India has been trying to increase its toy manufacturing industry for several years now, aiming to become a serious competitor to China, which is the world's largest producer of toys.
In 2020, PM Modi was sad that Indian markets are flooded with Chinese toys. So, he set out to destroy China's monopoly in toy manufacturing and Today India's toy exports have gone from 300 crore to 2600 crore in just 2 years. Here's how he's making India a toy superpower:
1. New Government Incentives
In March 2020, the Indian government announced PLI scheme for various sectors, including toys. The scheme aims to provide incentives to manufacturers to produce more locally and increase the country's manufacturing capabilities. The government allocated INR 100 crores (approximately $13 million) for the toy sector under this scheme. The PLI scheme is expected to attract new investment in the toy industry and create more job opportunities.
PLI scheme, launched in March 2021, is expected to attract investments of over INR 10,000 crore over the next five years and is projected to create over 2.5 lakh direct and indirect jobs in the toy manufacturing industry.
To promote innovation and entrepreneurship, the government also launched a challenge called 'Toycathon.' This challenge invited participants to submit ideas and designs for toys, which could be manufactured in India. The challenge aimed to encourage creativity and innovation in the toy industry, and the winners would receive funding and support to turn their ideas into reality. The Toycathon challenge, launched in January 2021, received over 17,000 entries from students, teachers, and start-ups across the country.
2. Increasing Custom Duty
In February 2020, the government hiked customs duty on toys from 20% to 60%, with an aim to promote ‘Make in India’ and boost domestic manufacturing. However, this has also affected the toy business in India, as many importers and retailers have faced challenges due to higher costs and lower demand.
3. Promoting Toy Clusters
To promote toy manufacturing in India, the government has identified 8 toy clusters at a cost of Rs 2,300 crore to boost India’s traditional toys industry. These clusters will manufacture toys made of wood, lac, palm leaves, bamboo, and fabric.
Two toy clusters are currently being implemented in Karnataka and Andhra Pradesh under the Sfurti scheme, which offers incentives such as skill development, capacity building, creation of facilities such as common facility centres, rehousing facilities and marketing and e-commerce assistance to local industries.

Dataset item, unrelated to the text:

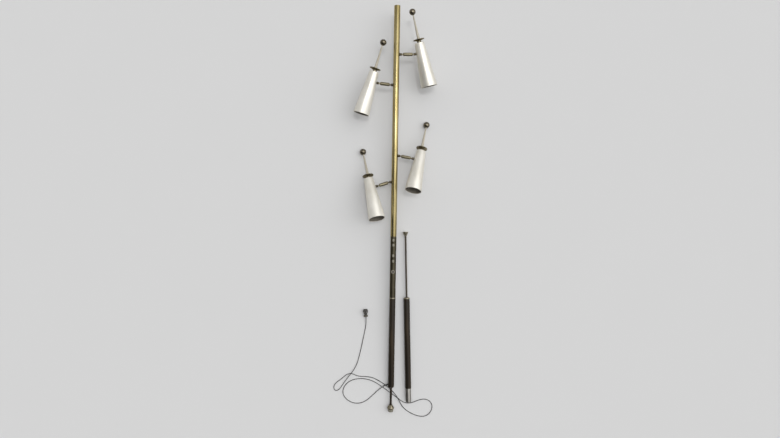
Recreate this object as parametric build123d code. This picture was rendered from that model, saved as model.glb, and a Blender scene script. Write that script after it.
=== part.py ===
from build123d import *
import os
from math import asin, atan2, cos, degrees, pi, radians, sin

# A tension-pole tree lamp, taken down and laid out: the main pole with its four lamps lies with its
# foot and the finials of the two lower lamps on the floor, and the loose upper section lies beside it.
# Millimetres. +Y runs from the foot to the socket end, +Z is up from the floor, which is Z = 0.

# ---- clearances
slide_gap = 0.05
seat_gap = 0.15

# ---- flats on the turned pieces, which have flat sides in place of round ones
turned_flats = 24
shade_flats = 32
disc_flats = 30
finial_flats = 18
knuckle_flats = 16
tongue_flats = 12

# ---- layout on the floor
pole_x = 2.0
foot_y = -876.0
pole_incline = 2.5
section_x = 79.7
section_y = -832.1
section_lean = 1.93

# ---- pole tubes
pole_radius = 12.7
pole_wall = 1.1
socket_wall = 0.9
sleeve_radius = 13.0
sleeve_bore_radius = 9.0
ring_radius = 13.2
ring_height = 4.4
ring_bore_radius = 6.0
ring_spigot = 20.0
upper_tube_length = 984.0
switch_tube_length = 265.9
switch_wall = 1.9
switch_spigot = 25.0
lower_sleeve_length = 388.1

# ---- foot and its adjuster
pad_radius = 12.0
pad_height = 11.0
foot_radius = 15.0
foot_base_radius = 12.5
foot_top_radius = 6.8
foot_height = 19.4
foot_widest = 6.0
adjuster_radius = 4.75
adjuster_showing = 78.9
adjuster_inside = 200.0
cap_radius = 12.0
cap_thickness = 2.7
cap_plug = 16.0

# ---- switches: middles measured down from the upper end of the switch tube
button_drops = (106.4, 82.5, 36.9, 16.0)
button_width = 9.0
button_tall = 12.4
button_proud = 2.5
button_flange = 1.2
button_flange_margin = 1.3
button_post = 1.4
button_post_width = 4.0
button_travel = 2.5
knob_drop = 152.2
knob_radius = 8.0
knob_depth = 5.3
knob_shaft_radius = 2.5
knob_rib = 2.0
knob_rib_proud = 1.0
block_front = 3.6
block_half_width = 9.6
block_depth = 8.2
block_margin = 12.0

# ---- lamps: place on the pole (height, 0 right or 180 left), arm slope, head tilt, forward lean.
# A lean of None lays that lamp's finial on the floor.
lamps = {
    "upper_right": (1549.5, 0, 1.7, -14.3, 5.7),
    "upper_left": (1420.4, 180, 6.0, -16.4, -0.2),
    "lower_right": (1118.0, 0, -11.5, 10.6, None),
    "lower_left": (1005.0, 180, -20.3, 12.4, None),
}
knuckle_radius = 5.5
knuckle_standoff = 7.4
knuckle_slot = 3.8
slot_below_pin = 5.0
fork_past_pin = 3.2
pin_radius = 2.0
pin_seat = 0.5
stud_radius = 3.1
nut_across = 9.0
nut_height = 3.6
pin_spacing = 56.4
tongue_radius = 4.8
tongue_thickness = 3.6
tongue_web = 4.4
barrel_radius = 7.0
barrel_neck_radius = 3.0
barrel_from_pin = 6.3
barrel_taper = 4.5

# ---- shades
shade_length = 186.5
shade_rim_radius = 35.0
shade_top_radius = 20.2
shade_wall = 0.8
shade_top_thickness = 1.2
bracket_drop = 41.0
stub_width = 4.0
stub_plate = 7.0
stub_plate_thickness = 1.2
hub_radius = 9.3
hub_height = 14.0
disc_radius = 24.0
disc_thickness = 1.6
stem_base_radius = 6.0
stem_tip_radius = 2.5
ball_radius = 13.5
ball_above_disc = 114.4
ball_bands = 7
holder_radius = 16.5
holder_length = 48.0
bulb_neck_radius = 13.0
bulb_neck = 14.0
bulb_radius = 22.5
bulb_length = 61.0

# ---- loose upper section
socket_gap = 0.1
spigot_length = 59.8
spigot_wall = 1.2
spigot_tail = 60.0
upper_sleeve_length = 392.6
plunger_radius = 3.85
plunger_showing = 269.2
plunger_inside = 14.0
collar_radius = 8.0
collar_height = 6.0
spring_radius = 7.5
spring_wall = 1.6
top_cup_radius = 12.0
top_cup_height = 19.8
top_pad_radius = 11.0
top_pad_height = 1.0

# ---- cord and plug
cord_radius = 1.5
cord_sides = 4
grommet_radius = 3.2
grommet_height = 4.5
grommet_angle = 22.0
grommet_proud = 2.8
plug_width = 22.0
plug_length = 27.0
plug_thickness = 12.4
plug_collar_width = 17.0
plug_collar_length = 7.0
plug_neck_width = 9.0
plug_widest = 17.0
plug_corner = 3.0
plug_blade_back = 2.0
blade_width = 6.3
blade_thickness = 1.5
blade_length = 16.0
blade_spacing = 12.7

# ---- heights up the main pole, from the face of the foot pad
z_foot = pad_height
z_adjuster = z_foot + foot_height
z_cap = z_adjuster + adjuster_showing
z_sleeve = z_cap + cap_thickness
z_ring = z_sleeve + lower_sleeve_length
z_switch = z_ring + ring_height
z_brass = z_switch + switch_tube_length
z_top = z_brass + upper_tube_length
pole_bore = pole_radius - pole_wall
socket_bore = pole_radius - socket_wall
socket_depth = spigot_length + 2 * seat_gap

# The foot's widest ring is what lies on the floor, so it sets the height of the pad's middle.
foot_z = foot_radius * cos(radians(pole_incline)) - (z_foot + foot_widest) * sin(radians(pole_incline))
pole = Pos(pole_x, foot_y, foot_z) * Rot(pole_incline - 90, 0, 0)
section = Pos(section_x, section_y, sleeve_radius) * Rot(0, 0, section_lean) * Rot(-90, 0, 0)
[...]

The government has planned to provide infrastructure and other facilities to these clusters to help them grow and compete with Chinese imports. The government has also set up a toy task force to provide support to these clusters and encourage local manufacturing.
Increase in Foreign Investment
Companies like Mattel, Hasbro, and Lego have set up manufacturing units in India. Mattel, for example, has set up a manufacturing unit in Ranipet, Tamil Nadu, with an investment of INR 100 crore. Lego has also announced plans to set up a manufacturing unit in India, which will become the company's largest manufacturing facility outside of Mexico.
Despite these initiatives, India still has a long way to go to become a serious competitor to China in the toy industry. According to the Indian Toy Manufacturers' Association, India's toy market is worth about $1.5 billion, while China's toy market is worth over $40 billion. China's dominance in the industry is due to several factors, including its large domestic market, efficient supply chains, and low production costs.
India has several advantages that it can leverage to compete with China. India has a large and growing middle class, which presents a significant market for toys. According to a report by Research and Markets, India's middle class is expected to double to 600 million by 2025. India also has a young population, with about 40% of its population under the age of 18, making it a potentially significant consumer base for toys.
India's toy industry has the potential to become a global supplier of toys. The country has a rich heritage of traditional toy-making, which is now being combined with modern manufacturing techniques.